Stryszawski Jałowiec nie wykorzystał faktu, że prowadzący w tabeli Sokół Przytkowice poległ w Suchej Beskidzkiej. Pomimo, że wystąpił na własnym stadionie, a rywalem była niżej notowana Burza to zdołał wywalczyć tylko punkt.

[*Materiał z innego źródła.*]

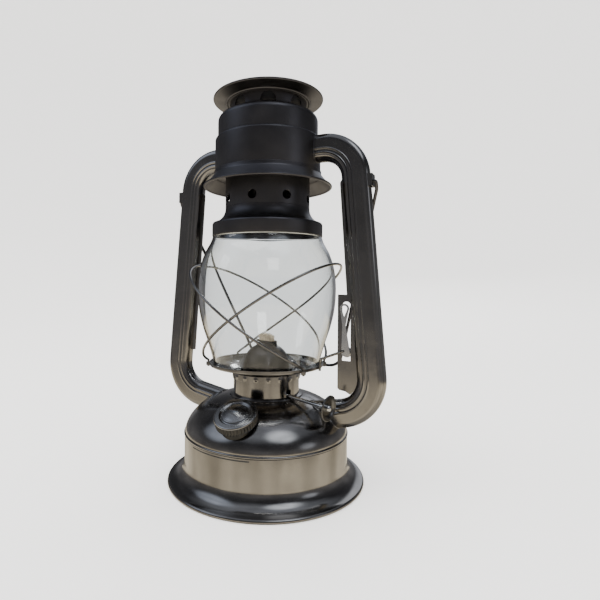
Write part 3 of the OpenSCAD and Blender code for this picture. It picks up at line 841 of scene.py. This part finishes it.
def make_stage():
    """A floor that curves up into a plain backdrop all round. Reflections see the room, not the backdrop."""
    bend, reach, top, steps = 2.6, 0.9, 3.4, 12
    profile = [(0, 0), (0.25, 0), (0.6, 0)]
    for k in range(steps + 1):
        a = math.pi / 2 * k / steps
        profile.append((reach + bend * math.sin(a), bend * (1 - math.cos(a))))
    profile.append((reach + bend, top))
    turns, rows = 96, len(profile)
    verts = [(r * math.cos(2 * math.pi * k / turns), r * math.sin(2 * math.pi * k / turns), z)
             for k in range(turns) for r, z in profile]
    faces = []
    for k in range(turns):
        here, there = k * rows, (k + 1) % turns * rows
        faces += [(here + i, here + i + 1, there + i + 1, there + i) for i in range(rows - 1)]
    mesh = bpy.data.meshes.new("backdrop")
    mesh.from_pydata(verts, [], faces)
    bm = bmesh.new()
    bm.from_mesh(mesh)
    bmesh.ops.remove_doubles(bm, verts=bm.verts, dist=1e-6)
    bmesh.ops.recalc_face_normals(bm, faces=bm.faces)
    bmesh.ops.reverse_faces(bm, faces=bm.faces)
    bm.to_mesh(mesh)
    bm.free()
    mesh.shade_smooth()
    backdrop = bpy.data.objects.new("backdrop", mesh)
    bpy.context.scene.collection.objects.link(backdrop)
    m = Maker("backdrop").set(Roughness=1.0, Emission_Color=(1, 1, 1, 1), Emission_Strength=0.5)
    m.colour(m.blend(m.noise(3, 4), (0.86, 0.85, 0.83), (0.88, 0.87, 0.86)))
    mesh.materials.append(m.material)
    backdrop.visible_glossy = False
    backdrop.visible_transmission = False
    backdrop.visible_shadow = False


# The middle of the lantern
MIDDLE = (0, 0, 0.15)
# Name, place, target, width and height, and power in watts
LIGHTS = (
    ("overhead", (-0.3, -0.4, 1.9), (0, 0, 0), (1.6, 1.6), 30),
    ("window", (0.85, -1.1, 0.95), MIDDLE, (0.5, 0.5), 6),
    ("window_left", (-1.3, -0.9, 0.85), MIDDLE, (0.5, 0.5), 3),
    ("rear", (-0.2, 1.5, 0.9), MIDDLE, (0.6, 0.4), 7),
)


def area_light(name, place, target, size, power):
    """A soft light that metal doesn't mirror, because the room has bright patches of its own."""
    data = bpy.data.lights.new(name, "AREA")
    data.shape = "RECTANGLE"
    data.size, data.size_y = size
    data.energy = power
    light = bpy.data.objects.new(name, data)
    bpy.context.scene.collection.objects.link(light)
    ahead = Vector(target) - Vector(place)
    light.matrix_world = Matrix.Translation(place) @ ahead.to_track_quat("-Z", "Y").to_matrix().to_4x4()
    light.visible_glossy = False


WHITE_STRENGTH = 1.5
ROOM_FLOOR, ROOM_TOP = (0.5, 0.48, 0.44), (0.44, 0.47, 0.55)
# The sine of a direction's height above the horizon, and the colour that metal mirrors from there
ROOM_BANDS = (
    (-0.5, (1.2, 1.08, 0.85)), (-0.23, (1.1, 0.98, 0.75)), (-0.2, (0.23, 0.22, 0.22)),
    (0.05, (0.21, 0.21, 0.22)), (0.3, (0.1, 0.102, 0.112)), (0.6, (0.06, 0.063, 0.072)),
    (0.84, (0.36, 0.39, 0.45)),
)
# A bright patch's direction, its inner and outer angle in degrees, and its colour
ROOM_WINDOWS = (
    ((1.0, -0.62, 1.75), 3, 21, (1.5, 1.62, 1.8)),
    ((-1.3, -0.9, 1.35), 5, 27, (0.7, 0.8, 1.0)),
    ((1.3, -0.1, 0.35), 2, 13, (0.7, 0.75, 0.85)),
    ((-0.2, 1.5, 0.75), 5, 20, (0.9, 0.95, 1.05)),
)
# How far cloudy noise dims and brightens the room
CLOUDS = {"From Min": 0.35, "From Max": 0.65, "To Min": 0.75, "To Max": 1.3}


def add_window(tree, coords, seen, toward, inner, outer, colour):
    """A soft bright patch in the room, with full strength out to one angle and none past another."""
    near = tree.nodes.new("ShaderNodeVectorMath")
    near.operation = "DOT_PRODUCT"
    near.inputs[1].default_value = Vector(toward).normalized()
    tree.links.new(coords.outputs["Generated"], near.inputs[0])
    edge = tree.nodes.new("ShaderNodeMapRange")
    edge.interpolation_type = "SMOOTHSTEP"
    edge.inputs["From Min"].default_value = math.cos(math.radians(outer))
    edge.inputs["From Max"].default_value = math.cos(math.radians(inner))
    tree.links.new(near.outputs["Value"], edge.inputs["Value"])
    add = tree.nodes.new("ShaderNodeMix")
    add.data_type = "RGBA"
    add.blend_type = "ADD"
    add.inputs[7].default_value = (*colour, 1)
    tree.links.new(edge.outputs["Result"], add.inputs["Factor"])
    tree.links.new(seen, add.inputs[6])
    return add.outputs[2]


def make_world():
    """White light all round; reflections see a dim room with soft windows, over a bright tan floor."""
    world = bpy.data.worlds.new("room")
    bpy.context.scene.world = world
    world.use_nodes = True
    world.cycles.sampling_method = "NONE"
    tree = world.node_tree
    tree.nodes.clear()
    new = tree.nodes.new
    coords = new("ShaderNodeTexCoord")
    split = new("ShaderNodeSeparateXYZ")
    height = new("ShaderNodeMapRange")
    height.inputs["From Min"].default_value = -1
    ramp = new("ShaderNodeValToRGB")
    tree.links.new(coords.outputs["Generated"], split.inputs["Vector"])
    tree.links.new(split.outputs["Z"], height.inputs["Value"])
    tree.links.new(height.outputs["Result"], ramp.inputs["Fac"])
    stops = ramp.color_ramp.elements
    stops[0].position, stops[0].color = 0.0, (*ROOM_FLOOR, 1)
    stops[1].position, stops[1].color = 1.0, (*ROOM_TOP, 1)
    for z, colour in ROOM_BANDS:
        stop = stops.new((z + 1) / 2)
        stop.color = (*colour, 1)
    clouds = new("ShaderNodeTexNoise")
    clouds.inputs["Scale"].default_value = 2.6
    clouds.inputs["Detail"].default_value = 2
    tree.links.new(coords.outputs["Generated"], clouds.inputs["Vector"])
    level = new("ShaderNodeMapRange")
    for name, number in CLOUDS.items():
        level.inputs[name].default_value = number
    tree.links.new(clouds.outputs["Fac"], level.inputs["Value"])
    seen = ramp.outputs["Color"]
    for toward, inner, outer, colour in ROOM_WINDOWS:
        seen = add_window(tree, coords, seen, toward, inner, outer, colour)
    room = new("ShaderNodeBackground")
    white = new("ShaderNodeBackground")
    white.inputs["Color"].default_value = (1, 1, 1, 1)
    white.inputs["Strength"].default_value = WHITE_STRENGTH
    rays = new("ShaderNodeLightPath")
    mix = new("ShaderNodeMixShader")
    out = new("ShaderNodeOutputWorld")
    tree.links.new(seen, room.inputs["Color"])
    tree.links.new(level.outputs["Result"], room.inputs["Strength"])
    tree.links.new(rays.outputs["Glossy Depth"], mix.inputs["Fac"])
    tree.links.new(white.outputs["Background"], mix.inputs[1])
    tree.links.new(room.outputs["Background"], mix.inputs[2])
    tree.links.new(mix.outputs["Shader"], out.inputs["Surface"])


make_stage()
make_world()
for light in LIGHTS:
    area_light(*light)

Spotkanie zaczęło się dla stryszawian obiecująco bo po niespełna kwadransie prowadzili po bramce Mariusza Górnego. Potem było już znacznie gorzej. A przyjezdnym wystarczyło kilka minut, by z nawiązką odrobić straty. W 58 min. wyrównał Marcin Janosik, a dwie minuty później poprawił Bartłomiej Pilorz. Stryszawianie punkt uratowali bo piłkę do własnej bramki skierował Dariusz Rajda. Obie ekipy zakończyły mecz w dziesiątkę. Tuż przed końcem pojedynku Grzegorz Garbacz i Marcin Dobranowski wymienili między sobą uprzejmości. Sędzia pokazał im solidarnie żółte kartoniki. A, że obaj już wcześniej zarobili po „żółtku” to wspólnie powędrowali do szatni.
Jałowiec Stryszawa – Burza Roczyny 2:2 (1:0)
Jałowiec: A. Pająk, Dobranowski, Głuszek (61’ T. Świerkosz ), Górny, Habowski (72’ Witek), Harańczyk, B. Iciek (78’ Okrzesik), Kotlarczyk (74’ Steczek), Mentel, M. Pająk, Polak (86’ Janeczek)
Burza: Pilorz (60’ Kalisz), Garbarz, Janosik, Klęczar, Łysoń (72’ A. Mizera), J. Mizera, Misiek, D. Rajda, Ł. Rajda, Talar, Witkowski (90’ A. Rajda).